Hands-on: For high-stakes matters, Haloo generates analyst-level full search reports across federal and common law jurisdictions. The AI conducts comprehensive research while your team applies legal judgment, evaluates nuance, and shapes strategy. You stay in control of the process, without outsourcing work or sacrificing rigor.
Autopilot: When timelines are tight, Haloo runs deep searches automatically across major markets and returns risk-ranked, go/no-go results. It shows only what actually matters, so your team can move forward with confidence.
Haloo delivers the same rigor and the same data but lets you choose the level of control.
Step 5: Logo & design search
Haloo’s design search goes far beyond basic shape matching. Using advanced image recognition and layered AI analysis—visual, contextual, and stylistic—it identifies both obvious and subtle conflicts, including hidden elements that traditional systems often miss.
The outcome is clearance-grade analysis, not surface-level filtering.
Step 6: Filing
Once a decision is made, Haloo generates compliant Goods & Services descriptions and Nice classifications automatically.
Because everything lives within a single workflow, the transition from search to filing is seamless.
Step 7: Watch & Protection
After filing, Haloo continues the work with real-time trademark monitoring across nearly every jurisdiction.
Monitoring parameters are set in plain language, and results are clean, actionable, and directly tied back to the original mark and decision history.
Step 8: Enforcement & Litigation Support
When issues arise, Haloo’s complete record is already in place, supporting enforcement and litigation with a defensible, auditable trail of research, reasoning, and decisions.
From Email Chaos to a Living System of Record
Most trademark workflows still rely on email threads, shared drives, and scattered notes.

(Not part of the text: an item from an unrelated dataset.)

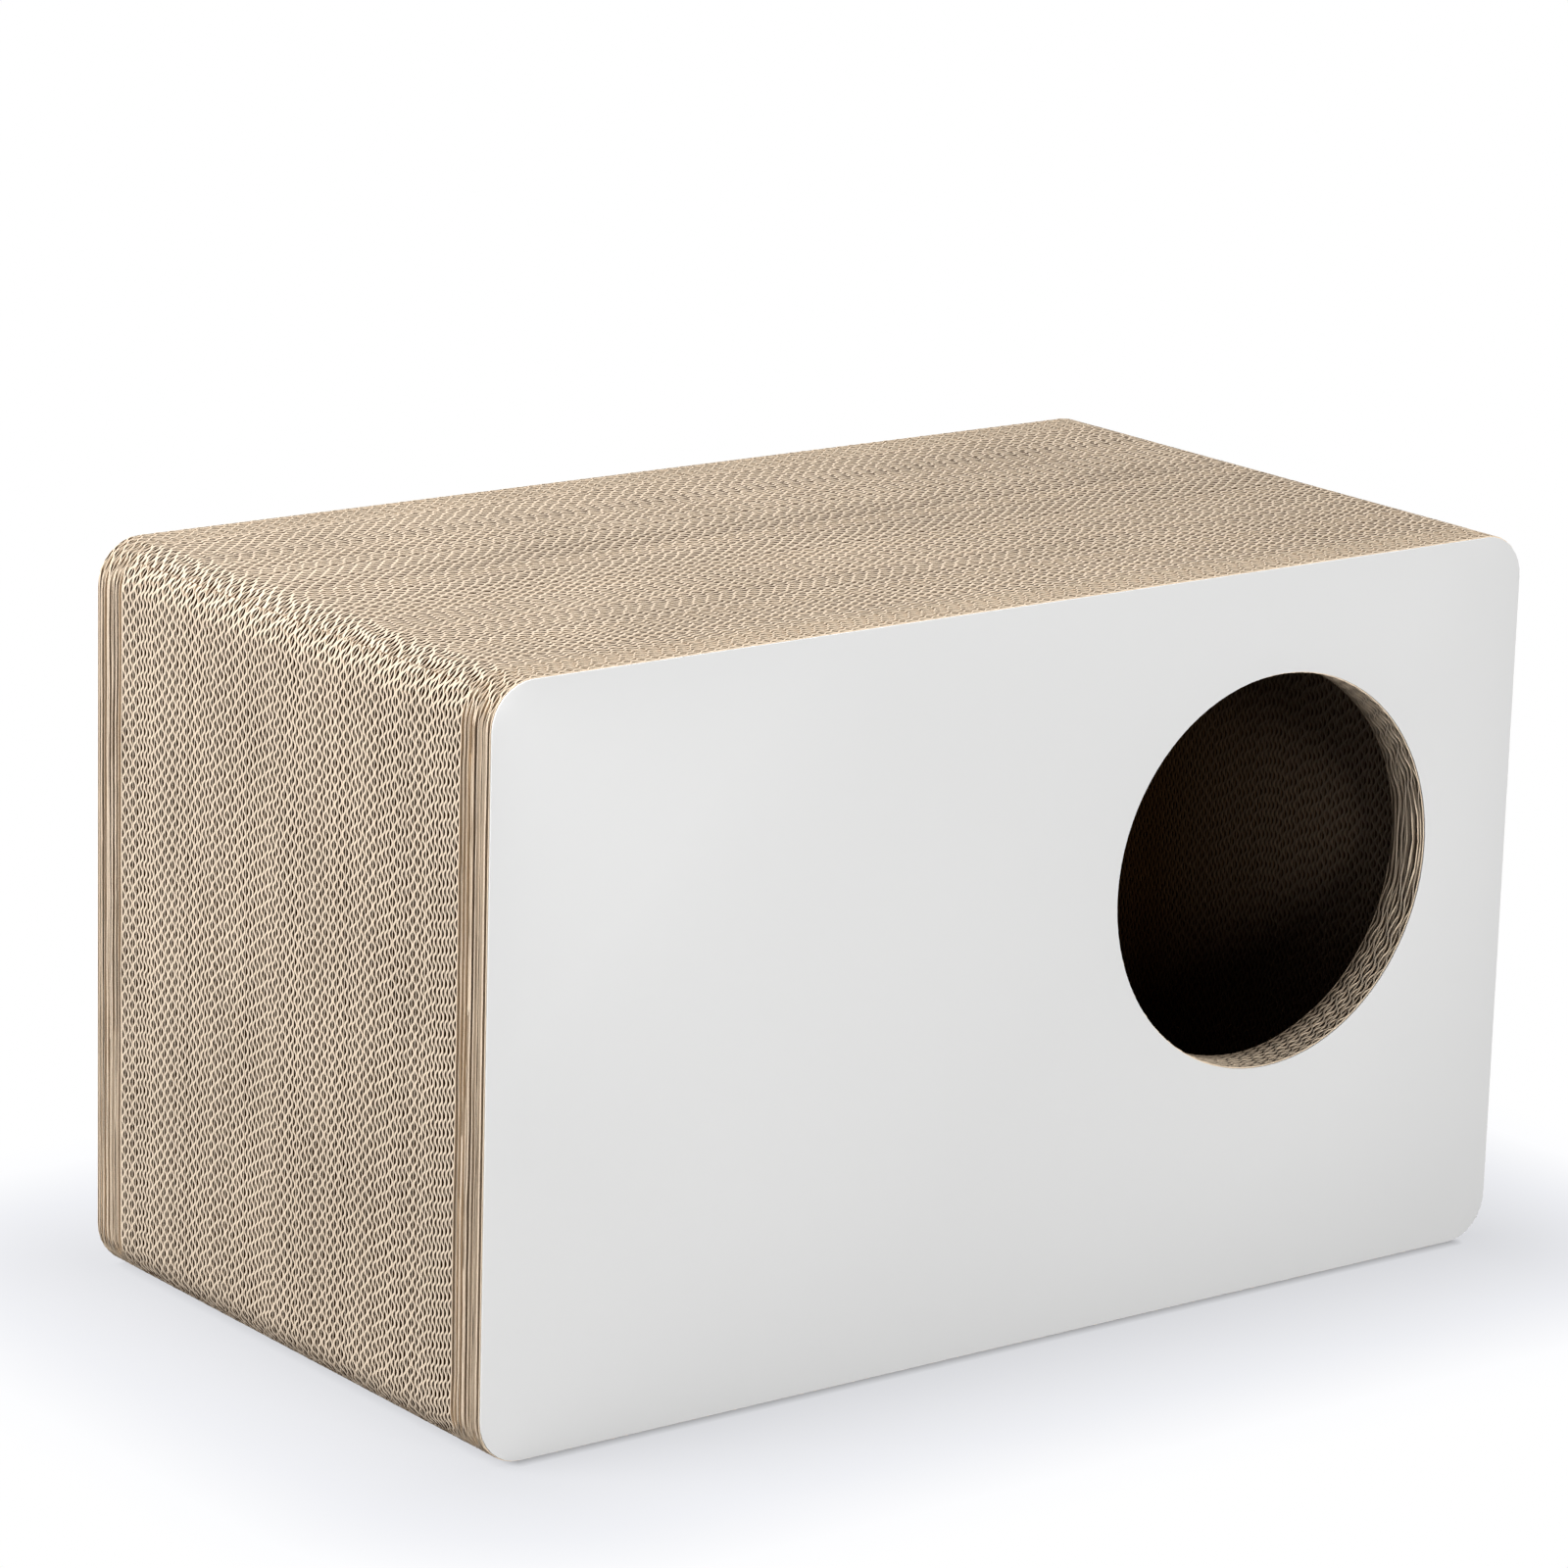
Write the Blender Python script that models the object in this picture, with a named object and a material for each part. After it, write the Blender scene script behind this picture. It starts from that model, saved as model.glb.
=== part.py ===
"""Cardboard cat house: a box of glued corrugated boards, with a round door cut through its front.

The house is stacked from front to rear. A thin white card faces the first of the full front boards, the walls
behind them are stacks of narrow strips mitred at the four corners, and full boards close the rear. X runs along
the front, the front faces -Y, Z is up, and the origin is under the middle of the house, on the floor.
"""

import math

import bpy

# Outside of the house, in metres
HOUSE_WIDTH = 0.570
HOUSE_DEPTH = 0.3067
HOUSE_HEIGHT = 0.338
CORNER_RADIUS = 0.021

# Corrugated board and the glue between two boards
BOARD_THICKNESS = 0.0027
GLUE_LINE = 0.0003
FRONT_BOARDS = 7
REAR_BOARDS = 7

# Hollow walls, whose strips are glued into stacks
WALL_THICKNESS = 0.045
WALL_STACKS = 11
MITRE_GAP = 0.0003

# White card glued on the front
CARD_THICKNESS = 0.0007
CARD_INSET = 0.0005

# Round door, by its radius and by the board left beside and above it
DOOR_RADIUS = 0.091
DOOR_SIDE_MARGIN = 0.051
DOOR_ROOF_MARGIN = 0.0494

# Facets of a quarter of an outer corner and of the whole door
CORNER_STEPS = 8
DOOR_STEPS = 72

# Colour, then roughness
WHITE_CARD = ((0.72, 0.72, 0.73), 0.45)
KRAFT_BOARD = ((0.62, 0.47, 0.33), 0.9)
KRAFT_WALL = ((0.66, 0.51, 0.36), 0.9)

# What follows from the sizes above
BOARD_PITCH = BOARD_THICKNESS + GLUE_LINE
FRONT_Y = -HOUSE_DEPTH / 2
FRONT_BOARDS_Y = FRONT_Y + CARD_THICKNESS + GLUE_LINE
WALLS_Y = FRONT_BOARDS_Y + FRONT_BOARDS * BOARD_PITCH
REAR_BOARDS_Y = HOUSE_DEPTH / 2 + GLUE_LINE - REAR_BOARDS * BOARD_PITCH
STACK_PITCH = (REAR_BOARDS_Y - WALLS_Y) / WALL_STACKS
STACK_THICKNESS = STACK_PITCH - GLUE_LINE
MIDDLE_HEIGHT = HOUSE_HEIGHT / 2
DOOR_X = HOUSE_WIDTH / 2 - DOOR_SIDE_MARGIN - DOOR_RADIUS
DOOR_Z = HOUSE_HEIGHT - DOOR_ROOF_MARGIN - DOOR_RADIUS


def clear_scene():
    for old in list(bpy.data.objects):
        bpy.data.objects.remove(old, do_unlink=True)


def finish(name, colour, roughness):
    """A plain Principled material."""
    material = bpy.data.materials.new(name)
    material.use_nodes = True
    shader = material.node_tree.nodes["Principled BSDF"]
    shader.inputs["Base Color"].default_value = (*colour, 1.0)
    shader.inputs["Roughness"].default_value = roughness
    shader.inputs["Metallic"].default_value = 0.0
    return material


def arc(centre, radius, start, end, steps):
    """Points on an arc, from the start angle to the end angle, both ends included."""
    angles = [start + (end - start) * step / steps for step in range(steps + 1)]
    return [(centre[0] + radius * math.cos(a), centre[1] + radius * math.sin(a)) for a in angles]


def board_outline(inset):
    """The house's rounded front outline about its middle, drawn in by the inset."""
    radius = CORNER_RADIUS - inset
    across = HOUSE_WIDTH / 2 - CORNER_RADIUS
    up = HOUSE_HEIGHT / 2 - CORNER_RADIUS
    corners = ((across, up), (-across, up), (-across, -up), (across, -up))
    outline = []
    for turn, centre in enumerate(corners):
        start = turn * math.pi / 2
        outline += arc(centre, radius, start, start + math.pi / 2, CORNER_STEPS)
    return outline


def door_outline(inset):
    """The door's circle about the middle of the board, wider by the inset."""
    centre = (DOOR_X, DOOR_Z - MIDDLE_HEIGHT)
    return arc(centre, DOOR_RADIUS + inset, 0, 2 * math.pi, DOOR_STEPS)[:-1]


def strip_outline(run):
    """A mitred wall strip seen along the depth: its outer face lies on y = 0, and its middle on x = 0."""
    shift = MITRE_GAP / math.sqrt(2)
    mitre = math.pi / 4 + math.asin(shift / (CORNER_RADIUS * math.sqrt(2)))
    centre = (run / 2 - CORNER_RADIUS, -CORNER_RADIUS)
    right = arc(centre, CORNER_RADIUS, math.pi / 2, mitre, CORNER_STEPS // 2)
    right.append((run / 2 - WALL_THICKNESS - shift, -WALL_THICKNESS))
    left = [(-x, y) for x, y in reversed(right)]
    return left + right


def flat_piece(name, outlines, thickness, place, lean, material, house):
    """A flat outline, with any hole as a second outline, given its thickness and stood up along the front."""
    curve = bpy.data.curves.new(name, "CURVE")
    curve.dimensions = "2D"
    curve.fill_mode = "BOTH"
    curve.extrude = thickness / 2
    for outline in outlines:
        spline = curve.splines.new("POLY")
        spline.points.add(len(outline) - 1)
        for point, (x, y) in zip(spline.points, outline):
            point.co = (x, y, 0.0, 1.0)
        spline.use_cyclic_u = True
    curve.materials.append(material)
    piece = bpy.data.objects.new(name, curve)
    piece.location = place
    piece.rotation_euler = (math.pi / 2, lean, 0.0)
    piece.parent = house["origin"]
    house["parts"].objects.link(piece)
    return piece


def front_card(house):
    """The white card, its edge set back a little from the boards' edge all round and at the door."""
    outlines = (board_outline(CARD_INSET), door_outline(CARD_INSET))
    place = (0.0, FRONT_Y + CARD_THICKNESS / 2, MIDDLE_HEIGHT)
    material = finish("white_card", *WHITE_CARD)
    flat_piece("front_face_card", outlines, CARD_THICKNESS, place, 0.0, material, house)


def boards(name, count, first_y, outlines, material, house):
    """Full boards, one behind the other, each a glue line from the next."""
    for index in range(count):
        place = (0.0, first_y + index * BOARD_PITCH + BOARD_THICKNESS / 2, MIDDLE_HEIGHT)
        flat_piece(f"{name}_{index + 1}", outlines, BOARD_THICKNESS, place, 0.0, material, house)


def walls(material, house):
    """Four walls of mitred strips, each glued up as stacks from front to rear."""
    side = HOUSE_WIDTH / 2
    sides = (
        ("left_wall", HOUSE_HEIGHT, -math.pi / 2, (-side, MIDDLE_HEIGHT)),
        ("right_wall", HOUSE_HEIGHT, math.pi / 2, (side, MIDDLE_HEIGHT)),
        ("roof", HOUSE_WIDTH, 0.0, (0.0, HOUSE_HEIGHT)),
        ("floor", HOUSE_WIDTH, math.pi, (0.0, 0.0)),
    )
    for name, run, lean, (x, z) in sides:
        outline = strip_outline(run)
        for index in range(WALL_STACKS):
            place = (x, WALLS_Y + index * STACK_PITCH + STACK_THICKNESS / 2, z)
            flat_piece(f"{name}_stack_{index + 1}", (outline,), STACK_THICKNESS, place, lean, material, house)


def main():
    clear_scene()
    parts = bpy.data.collections.new("cardboard_cat_house")
    bpy.context.scene.collection.children.link(parts)
    origin = bpy.data.objects.new("house_origin", None)
    parts.objects.link(origin)
    house = {"parts": parts, "origin": origin}

    kraft = finish("kraft_board", *KRAFT_BOARD)
    kraft_wall = finish("kraft_wall", *KRAFT_WALL)

    front_card(house)
    boards("front_board", FRONT_BOARDS, FRONT_BOARDS_Y, (board_outline(0.0), door_outline(0.0)), kraft, house)
    walls(kraft_wall, house)
    boards("rear_board", REAR_BOARDS, REAR_BOARDS_Y, (board_outline(0.0),), kraft, house)


main()
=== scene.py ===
"""Looks for the cardboard cat house: fluted boards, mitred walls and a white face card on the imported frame.

Every wall stack and every full board is made of real corrugated sheets, cut off at the outside of the house,
so the pattern of its edges comes from the mesh. Run as a script, it dresses the frame and stands it in a pale
studio.
"""

import math
import random

import bmesh
import bpy
from bpy.props import FloatProperty, FloatVectorProperty, PointerProperty
from mathutils import Matrix, Vector, noise


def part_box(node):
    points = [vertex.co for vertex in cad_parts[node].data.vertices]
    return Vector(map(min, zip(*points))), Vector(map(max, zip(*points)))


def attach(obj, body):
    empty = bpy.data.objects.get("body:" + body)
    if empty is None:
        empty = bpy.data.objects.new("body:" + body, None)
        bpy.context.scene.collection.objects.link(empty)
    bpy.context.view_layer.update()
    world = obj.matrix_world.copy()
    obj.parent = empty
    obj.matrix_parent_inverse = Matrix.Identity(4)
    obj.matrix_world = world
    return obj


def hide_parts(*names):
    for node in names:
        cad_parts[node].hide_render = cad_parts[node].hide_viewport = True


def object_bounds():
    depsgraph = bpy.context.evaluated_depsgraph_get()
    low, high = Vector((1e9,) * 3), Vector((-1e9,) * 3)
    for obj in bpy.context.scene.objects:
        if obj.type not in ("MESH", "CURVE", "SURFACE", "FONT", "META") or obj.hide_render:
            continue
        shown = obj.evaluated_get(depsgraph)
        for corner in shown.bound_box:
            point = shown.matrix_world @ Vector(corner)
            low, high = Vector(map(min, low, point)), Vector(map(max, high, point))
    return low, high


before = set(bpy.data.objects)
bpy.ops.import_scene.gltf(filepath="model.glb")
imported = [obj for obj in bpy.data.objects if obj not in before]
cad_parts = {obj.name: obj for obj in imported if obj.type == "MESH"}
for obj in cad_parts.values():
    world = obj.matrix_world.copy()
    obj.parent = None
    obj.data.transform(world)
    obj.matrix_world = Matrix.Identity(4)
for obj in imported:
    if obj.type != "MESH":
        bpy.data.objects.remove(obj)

bl_info = {
    "name": "Cardboard cat house",
    "version": (1, 0, 0),
    "blender": (4, 5, 0),
    "location": "View3D > Sidebar > Cat House",
    "description": "Dresses the packed cat house in fluted board and white card, in a pale studio",
    "category": "Add Mesh",
}

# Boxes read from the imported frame
HOUSE_LOW, HOUSE_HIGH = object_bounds()
CARD_LOW, CARD_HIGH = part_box("front_face_card")
FRONT_LOW, FRONT_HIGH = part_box("front_board_1")
SECOND_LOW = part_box("front_board_2")[0]
REAR_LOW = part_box("rear_board_1")[0]
ROOF_LOW, ROOF_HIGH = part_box("roof_stack_1")
NEXT_ROOF_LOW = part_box("roof_stack_2")[0]

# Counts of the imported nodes
FRONT_BOARDS = 7
REAR_BOARDS = 7
WALL_STACKS = 11
STRIPS_PER_STACK = 8

# A wave of fluted paper, with broad crests and straight flanks: where it is bent, as a share of the wave, and
# how high it is there, as a share of the crest
BENDS = ((-0.16, 0.7), (0.0, 1.0), (0.16, 0.7), (0.34, -0.7), (0.5, -1.0), (0.66, -0.7))
WAVE = 0.00718

# Faces of a rounded corner and of the door, length of one along a cut edge, and the angle of a sharp edge
CORNER_FACETS = 5
BOARD_CORNER_FACETS = 8
DOOR_FACETS = 90
EDGE_STEP = 0.008
SHARP_ANGLE = math.radians(35.0)

# Places nearer than TOUCH are one, lines nearer than LEVEL are level, and longer edges than these get steps
TOUCH = 1e-6
LEVEL = 1e-5
LONG_OUTLINE = 0.1
LONG_FLUTE = 0.05

# Walls by name, how far each is turned from the roof round the depth, and the seed of its flutes
WALLS = (("roof", 0.0, 3), ("left_wall", 90.0, 5), ("floor", 180.0, 7), ("right_wall", 270.0, 11))

# Seeds of the full boards, and how far apart the seeds of two sets are
FRONT_SEED = 17
REAR_SEED = 23
SEED_STEP = 100

# Half of the glue line between two boards, how far flutes run on before they are cut, how far the crests in
# the walls press into the liners, and how thick a wall's liner is made, as a share of its place
HALF_GLUE = 0.00015
OVER_RUN = 0.01
PRESS = 0.00005
LINER_FIT = 0.98

# Unevenness of the flutes: its strength, how fast it changes along a sheet, and how much two sheets differ
WALL_SHIFT = (0.0006, 28.0, 400.0)
WALL_SAG = (0.1, 150.0, 700.0)
BOARD_SHIFT = (0.0004, 30.0, 400.0)

# Height of a strip's flutes, lean of a board's flutes, and the part of a wave within which a bend is moved
# onto the door's side
TALL = (0.97, 1.03)
LEAN = 0.012
DOOR_SNAP = 12

# How much the steps from board to board differ where they are alike, and how much the waves are stretched
STEP_SPREAD = 0.06
STRETCH_SPREAD = 0.002

# Stray of the stack along the depth: how far in it is full, its slow and its quick rate, the offset and the
# share of the quick one, and its strength
STRAY_FADE = 0.012
STRAY_SLOW = 32.0
STRAY_QUICK = 95.0
STRAY_OFFSET = Vector((7.0, 3.0, 5.0))
STRAY_SHARE = 0.45
STRAY_STRENGTH = 1.6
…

When a project pauses or a key person moves on, institutional memory fades. Years later, when an issue resurfaces, teams are forced into inbox archeology, piecing together the context and reasoning behind past decisions.
Haloo replaces that fragmentation with a living system of record.
Every name, logo, search, comment, and decision exists within a single shared workflow. All critical context is preserved, so when projects restart, teams don’t waste time retracing steps—they simply move forward.
Over time, that structural shift reshapes how the organization operates. Legal is no longer viewed as a bottleneck. Marketing isn’t left waiting for answers. Trademark work becomes scalable, repeatable, and fully aligned with business growth.
Why This Drives Expansion: Workflow Gravity
Haloo doesn’t grow through add-ons—it grows through workflow gravity. In a typical scenario, legal adopts the platform, marketing joins to collaborate more efficiently, naming agencies are invited in, and outside counsel is brought in for review. What begins as a single team’s tool evolves into a shared workflow spanning all key stakeholders.
Each participant maintains their own subscription, yet everyone works within one connected system. And with every new user, the platform becomes exponentially more valuable.
One Platform. One Workflow. No Tradeoffs.
Legacy trademark systems were built for a slower world—one where fragmentation was the norm and constant context switching was simply expected.
Haloo was built for the here and now.
By keeping decisions, reasoning, and collaboration in a single, continuous workflow, it removes the hidden costs of jumping between inboxes, drives, allowing teams to focus on judgment and strategy.
It’s not just about speed.
It’s not just about efficiency.
It’s about fundamentally transforming how work gets done.